My sin, not in part but the whole
Is nailed to His Cross, and I bear it
no more;
Praise the Lord, praise the Lord, O my
soul!"
Then we saw the scene in Gethsemane where we were introduced to the "cup" which spoke of the Lord's suffering and then in going to the Cross itself we discovered the terrible price our Lord Jesus paid to secure our souls; and that price being alienation from God as He bore the sin of the world upon His shoulders.
If you are a believer, if you have accepted Christ as Saviour, then are you giving Him back the life you owe in service for Him? Or are you indifferent to what the Lord Jesus has done for you and are happy to be quite content in living your own life?

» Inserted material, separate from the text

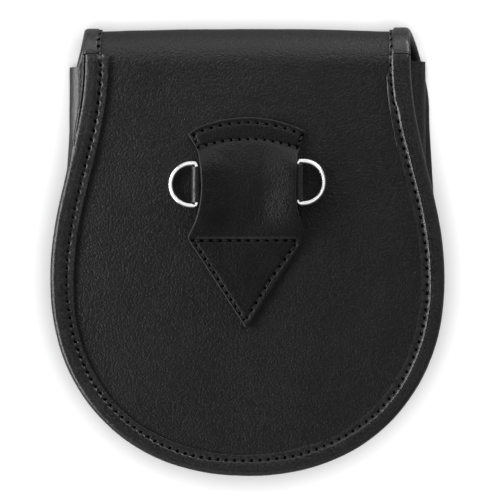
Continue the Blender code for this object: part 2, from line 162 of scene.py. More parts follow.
def follow(at, places, points):
    """The (x, y) at these places along a line of points."""
    return tuple(np.interp(at, places, points[:, i]) for i in (0, 1))


def measure(points):
    """The distance along a line to each of its points."""
    return np.concatenate([[0], np.cumsum(np.hypot(*np.diff(points, axis=0).T))])


# ==== outlines
PAST_END = 0.2  # from the last point of a round end to the next one


def round_end(half, drop, steps=500):
    """A superellipse from the tip of a round end to its widest point."""
    turn = np.linspace(0, np.pi / 2, steps)
    return points_of(half * np.sin(turn) ** (2 / ROUNDNESS), -drop * np.cos(turn) ** (2 / ROUNDNESS))


def round_half(half, drop, past):
    share = np.clip(past / drop, 0.0, 1.0)
    return half * (1 - share**ROUNDNESS) ** (1 / ROUNDNESS)


def strap_half(run):
    """Half the width of the back, the neck and the flap, edging included."""
    back = round_half(BACK_HALF, BACK_DROP, -run)
    neck = NECK_HALF + (BACK_HALF - NECK_HALF) * raised_cosine(run / BACK_FLARE)
    flare = raised_cosine((run - FLARE_RUN) / FLAP_FLARE)
    flare = FLAP_SHOULDER_HALF - (FLAP_SHOULDER_HALF - NECK_HALF) * flare
    flare += (FLAP_HALF - FLAP_SHOULDER_HALF) * smooth((run - SHOULDER_RUN) / (FLAP_WIDEST - SHOULDER_RUN))
    flap = round_half(FLAP_HALF, FLAP_DROP, run - FLAP_WIDEST)
    return np.select([run < 0, run < FLARE_RUN, run < FLAP_WIDEST], [back, neck, flare], flap)


def front_half(y):
    side = FRONT_TOP_HALF + (FRONT_HALF - FRONT_TOP_HALF) * raised_cosine(y / FRONT_FLARE)
    return np.where(y < 0, round_half(FRONT_HALF, FRONT_DROP, -y), side)


class Outline:
    """The right half of an outline, by distance along it. A distance below 0 is its place on the left."""

    def __init__(self, points, last_inward=None):
        self.points = points
        self.distances = measure(points)
        self.length = self.distances[-1]
        along = unit(np.gradient(points, self.distances, axis=0))
        self.inward = points_of(-along[:, 1], along[:, 0])
        self.inward[0] = (0, 1)
        if last_inward:
            self.inward[-1] = last_inward

    def at(self, distance, inset):
        """(x, run) at this distance, moved this far inwards."""
        x, run = follow(np.abs(distance), self.distances, self.points)
        in_x, in_run = follow(np.abs(distance), self.distances, self.inward)
        x = x + inset * in_x
        return np.where(distance < 0, -x, x), run + inset * in_run

    def from_tip(self, distance, inset):
        """The same by the distance from the outline's far end."""
        return self.at(np.copysign(self.length - np.abs(distance), distance), inset)

    def at_run(self, run, start=0.0):
        """The distance of the first point past start whose run reaches this."""
        return self.distances[np.argmax((self.distances >= start) & (self.points[:, 1] >= run))]


def strap_outline():
    run = np.linspace(PAST_END, FLAP_WIDEST - PAST_END, 1200)
    side = points_of(strap_half(run), run)
    tip = round_end(FLAP_HALF, FLAP_DROP)[::-1] * (1, -1) + (0, FLAP_WIDEST)
    return Outline(np.concatenate([round_end(BACK_HALF, BACK_DROP), side, tip]), (0, -1))


def front_outline():
    y = np.linspace(PAST_END, FRONT_TOP, 500)
    return Outline(np.concatenate([round_end(FRONT_HALF, FRONT_DROP), points_of(front_half(y), y)]))


STRAP = strap_outline()
FRONT = front_outline()
NECK = STRAP.at_run(CROWN_RUN)
MEET = STRAP.at_run(CROWN_RUN - BINDING_START)  # where the back's edging meets the flap's
FOLD_IN = STRAP.at_run(FOLD_LINE)
FOLD_OUT = STRAP.at_run(FOLD_LINE + FOLD_RUN, NECK)


# ==== from flat leather to the pouch
def uneven(x, y):
    """Sine waves, each a fifth shorter and lower than the last and turned by the golden angle from it, as
    leather that has been handled isn't quite flat."""
    height = 0.0
    for k in range(UNEVEN_COUNT):
        turn, size = GOLDEN_ANGLE * k, UNEVEN_SHRINK**k
        along = x * math.cos(turn) + y * math.sin(turn)
        wave = np.sin(math.tau * along / (UNEVEN_WAVE * size) + UNEVEN_START * k)
        height = height + UNEVEN_HEIGHT * size * wave
    return height


def swell(x, run):
    """How far the leather stands out of its plain fold: a smooth step from row to row of the table, times a
    dome across that ends at the edging, and the unevenness."""
    runs, heights = (np.array(column) for column in zip(*SWELL))
    row = np.clip(np.searchsorted(runs, run) - 1, 0, len(runs) - 2)
    share = smooth((run - runs[row]) / (runs[row + 1] - runs[row]))
    height = heights[row] + (heights[row + 1] - heights[row]) * share
    across = dome(x, strap_half(run) - BAND)
    ends = smooth((run - runs[0]) / SWELL_END) * smooth((runs[-1] - run) / SWELL_END)
    return height * across + uneven(x, run) * np.minimum(1.0, 4 * across) * ends


def drape(x, run, lift=0.0):
    """The plane of the back, the half cylinder of the fold, and the plane of the flap, in one: y goes up to
    the fold line, round with the sine of the bend, and back down, and z goes with its cosine."""
    lift = lift + swell(x, run)
    x = x + FLAP_SKEW * smooth((run - FLARE_RUN) / SKEW_REACH)
    bend = np.clip((run - FOLD_LINE) / FOLD_RADIUS, 0.0, np.pi)
    radius = FOLD_RADIUS + lift
    past = np.maximum(0.0, run - FOLD_LINE - FOLD_RUN)
    y = WIDEST_Y + np.minimum(run, FOLD_LINE) + radius * np.sin(bend) - past
    return np.stack(np.broadcast_arrays(x, y, FOLD_Z + radius * np.cos(bend)), -1)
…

What if you're not a believer? Are you happy to stay in your destitute state of a lost sinner with an eternity of damnation just around the corner? Will you harden your heart and turn your back upon the Lord Jesus and reject this offer that he has for you? Or are you willing to surrender your soul to Him and to seek His forgiveness for the vile sinner that you are? You know, it is such a great offer that He has for us in that He died in our place so that we may have eternal life if only we simply believe. Believe that Jesus Christ has died for us, that He rose again victorious and that He is coming again.
If you have not accepted Christ as your Saviour then why not now? The Bible says that "behold, now is the accepted time; behold, now is the day of salvation." If you're a lost sinner, will you accept Him as your Saviour? And if you're a backslidden Christian, will you accept Him as your Lord?